The Family Educational Rights and Privacy Act (FERPA) is amended (§ 1232g(b)(7)(A)) to make it clear that FERPA does not prohibit release of data on registered sex offenders under this law. See the Family Policy Compliance Office guidance entitled Disclosure of Education Records Concerning Registered Sex Offenders. The guidance states in relevant part:

"Thus, nothing in FERPA prevents an educational institution from disclosing information provided to the institution under the Wetterling Act concerning registered sex offenders, including personally identifiable, non-directory information from education records that is disclosed without prior written consent or other consent from the person. The authority of educational institutions to make such disclosures extends both to information about registered sex offenders made available by a State in carrying out the specific requirements of the CSCPA (42 U.S.C. § 14071(j)), and information about registered sex offenders that may otherwise become available to educational institutions through the operation of State sex offender registration and community notification programs."

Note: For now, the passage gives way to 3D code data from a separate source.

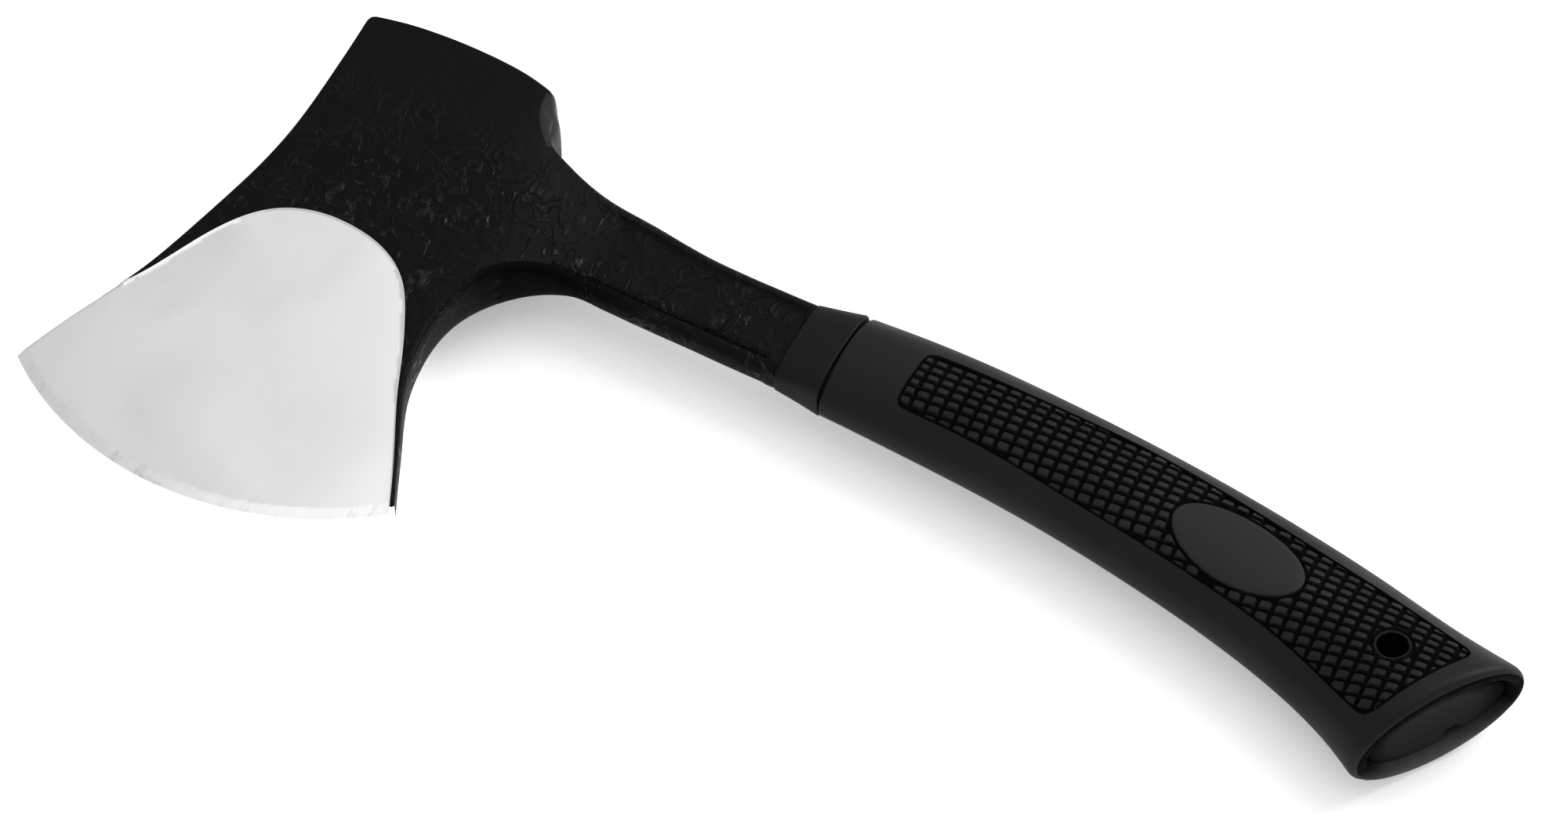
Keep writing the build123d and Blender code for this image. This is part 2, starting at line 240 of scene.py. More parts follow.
class Nodes:
    """A short way to write a material's node tree."""

    def __init__(self, name):
        self.material = bpy.data.materials.new(name)
        self.material.use_nodes = True
        self.tree = self.material.node_tree
        self.shader = self.tree.nodes["Principled BSDF"]
        self.place = self.new("ShaderNodeTexCoord").outputs["Object"]

    def new(self, kind, **settings):
        node = self.tree.nodes.new(kind)
        for key, value in settings.items():
            setattr(node, key, value)
        return node

    def link(self, source, target):
        self.tree.links.new(source, target)

    def scaled(self, scale):
        """Coordinates stretched by a factor along each axis."""
        node = self.new("ShaderNodeMapping")
        node.inputs["Scale"].default_value = scale
        self.link(self.place, node.inputs["Vector"])
        return node.outputs["Vector"]

    def noise(self, scale, detail=4.0, rough=0.55, place=None, distortion=0.0):
        """Noise from 0 to 1 whose features are 1 / scale metres long."""
        node = self.new("ShaderNodeTexNoise")
        node.inputs["Scale"].default_value = scale
        node.inputs["Detail"].default_value = detail
        node.inputs["Roughness"].default_value = rough
        node.inputs["Distortion"].default_value = distortion
        self.link(place or self.place, node.inputs["Vector"])
        return node.outputs["Fac"]

    def ramp(self, value, *stops):
        """A value or colour that follows another: stops are (place, number or colour)."""
        node = self.new("ShaderNodeValToRGB")
        elements = node.color_ramp.elements
        while len(elements) < len(stops):
            elements.new(0.5)
        for element, (place, tone) in zip(elements, stops):
            element.position = place
            element.color = (*tone, 1) if isinstance(tone, tuple) else (tone, tone, tone, 1)
        self.link(value, node.inputs["Fac"])
        return node.outputs["Color"]

    def sum(self, a, b, share=0.5, kind="ADD"):
        """Two values added, or joined as kind says, and then multiplied by share."""
        node = self.new("ShaderNodeMath", operation=kind)
        self.link(a, node.inputs[0])
        if isinstance(b, float):
            node.inputs[1].default_value = b
        else:
            self.link(b, node.inputs[1])
        scaled = self.new("ShaderNodeMath", operation="MULTIPLY")
        scaled.inputs[1].default_value = share
        self.link(node.outputs[0], scaled.inputs[0])
        return scaled.outputs[0]

    def bump(self, height, depth, strength=1.0, before=None):
        """Relief that follows a value, depth metres from 0 to 1."""
        node = self.new("ShaderNodeBump")
        node.inputs["Strength"].default_value = strength
        node.inputs["Distance"].default_value = depth
        self.link(height, node.inputs["Height"])
        if before is not None:
            self.link(before, node.inputs["Normal"])
        return node.outputs["Normal"]

    def finish(self, colour=None, roughness=None, normal=None, **fixed):
        """Links what varies and sets what is the same all over; gives the material."""
        sockets = self.shader.inputs
        for name, value in fixed.items():
            sockets[name.replace("_", " ")].default_value = value
        for name, source in (("Base Color", colour), ("Roughness", roughness), ("Normal", normal)):
            if source is not None:
                self.link(source, sockets[name])
        return self.material


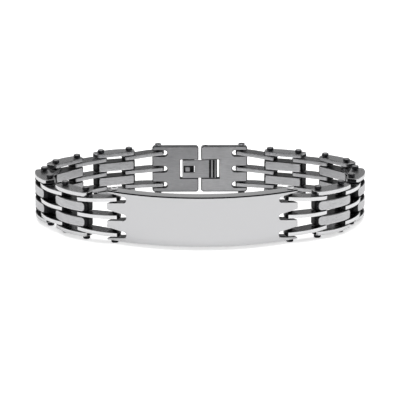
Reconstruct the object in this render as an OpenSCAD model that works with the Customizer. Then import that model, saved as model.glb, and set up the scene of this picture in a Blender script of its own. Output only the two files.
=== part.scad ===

See the CUA Department of Public Safety Annual Report for an example on how to accomplish compliance under this law. (scroll down to Where to Find Information on Registered Sex Offenders)

The mechanics of how the law is implemented depend to some extent on state law and regulations. For example, see the DC Sex Offender Registration Act, DC Code 22-4001 et seq., and accompanying regulations, published in the Dec. 22, 2000 DC Register, and codified at Ch. 4, Title 6A of the DCMR.